La Valse/ Monotones/ Marguerite & Armand, Royal Ballet

Genius does not mean having no influences. Monotones, one of the very greatest of Frederick Ashton’s ballets, is heavily influenced by other works: by George Balanchine’s Theme and Variations and Apollo, by Marius Petipa’s La Bayadère. And it in turn has influenced other great works: Kenneth MacMillan’s searing Gloria would not exist without this unearthly, moon-calm vision.

Monotones II, the second or “white” half, was created first, a gala piece which defies the usual fate of gala pieces. The starkness, the heroic simplicity and grace of this trio was immediately apparent, and Ashton choreographed a frontispiece, as it were, to introduce it. Monotones II features a woman and two men, and thus I was created to mirror its shape by being choreographed for two women and one man (all ably danced last night by, for I, Emma Maguire, Akane Takada and Dawid Trzensimiech; and for II, Marianela Nuñez, Federico Bonelli and Edward Watson).

The ebb and pulse of Erik Satie’s Gymnopédies and Gnossiennes suites permits Ashton to produce ribbons of dance: in Monotones I, a back-and-forth pull-push effect, at its most simple and beautiful in the travelling arabesques, the women then the man leading and returning, as though tied with invisible bonds; Monotones II is a more liquid unfurling of linked arms and posed arabesques, so seemingly unstoppable that, like the entry of the Shades in La Bayadère, the viewer feels bereft when the series ends.

Two other gala pieces feature on this Royal Ballet Ashton commemoration (it is now a quarter-century since his death). The “Meditation” from Thaïs is a pas de deux that takes Massenet’s well-known violin intermezzo and does, well, not much with it. The always valiant Leanne Benjamin does what she can, but her partner, Valeri Hristov, was not at his best last night, and was additionally burdened by Anthony Dowell’s Peter-Pan-does-the-Orient costume.

By contrast, Yuhui Choe and Alexander Campbell made fine work of the Voices of Spring duet created for a production of Die Fledermaus. Campbell’s neat, beaten footwork was a pleasure (as is his Tintin-style quiff), and Choe’s little farewell flutter of her arms in the final lift was as joyous as it was unexpected.

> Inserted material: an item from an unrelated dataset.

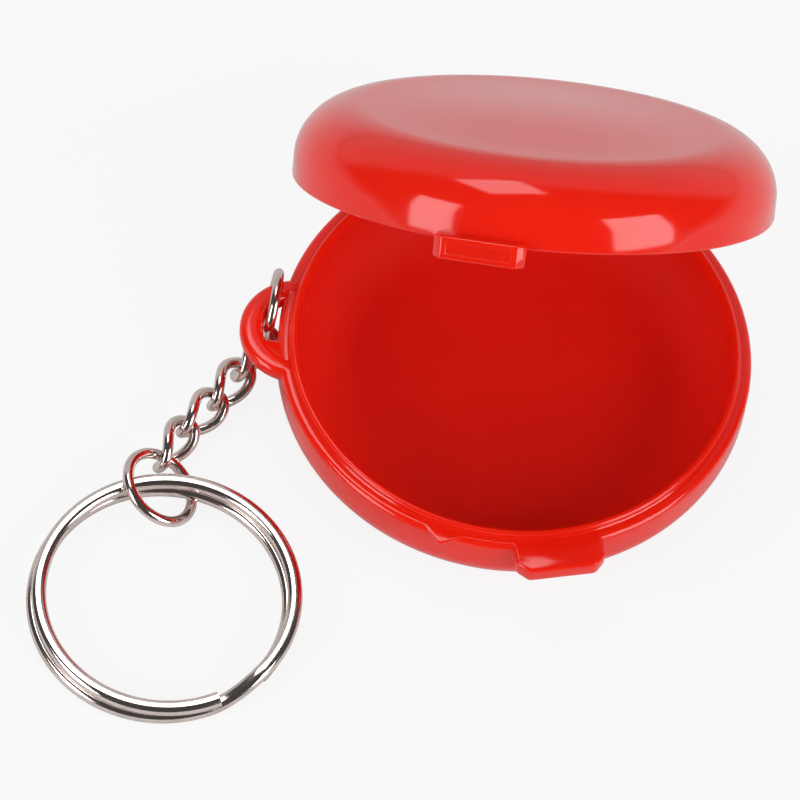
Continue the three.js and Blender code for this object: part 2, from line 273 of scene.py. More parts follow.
def baseProfile():
    b = baseShell
    foot = caseRadius - b["shoulderReach"]
    wall = lipRadius - b["lipThickness"] - b["wallDraft"]
    lipRound = b["lipThickness"] / 2
    edge = b["edgeRound"]
    bowl = b["bowlRound"]
    floor = b["floorThickness"]
    return [
        *arc(foot, b["shoulderHeight"], b["shoulderReach"], b["shoulderHeight"], -90, 0, steps=20),
        *arc(caseRadius - edge, shelf - edge, edge, edge, 0, 90, steps=5),
        (lipRadius + b["lipFoot"], shelf),
        (lipRadius, shelf + b["lipFoot"]),
        *arc(lipRadius - lipRound, lipTop - lipRound, lipRound, lipRound, 0, 180, steps=12),
        *arc(wall - bowl, floor + bowl, bowl, bowl, 0, -90, steps=20),
        *((radius, floor) for radius in b["floorRings"]),
    ]


def insideBase(radius, height):
    b = baseShell
    wall = lipRadius - b["lipThickness"] - b["wallDraft"]
    beyond = min(max(0, radius - (wall - b["bowlRound"])), b["bowlRound"])
    rise = b["bowlRound"] - math.sqrt(b["bowlRound"] ** 2 - beyond ** 2)
    return radius < wall + skin and height > b["floorThickness"] + rise - skin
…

The star-power for the evening, however, was in Marguerite and Armand, Ashton’s retelling of the Alexandre Dumas story of La dame aux camélias. Originally choreographed for Margot Fonteyn and Rudolf Nureyev, it is heavy on attitudinizing, light on choreography, and apart from the pleasure of seeing Tamara Rojo (in her formal farewell to the Royal Ballet) and Sergei Polunin (in his formal let’s-make-friends-again return), the piece wears badly, with more dated costumes, this time by Cecil Beaton. (Do Marguerite’s admirers demand hardship pay for appearing in public in those dreadful wigs?)

A patchy bill, therefore, but for the pleasure of Monotones, so rarely performed, almost anything is endurable.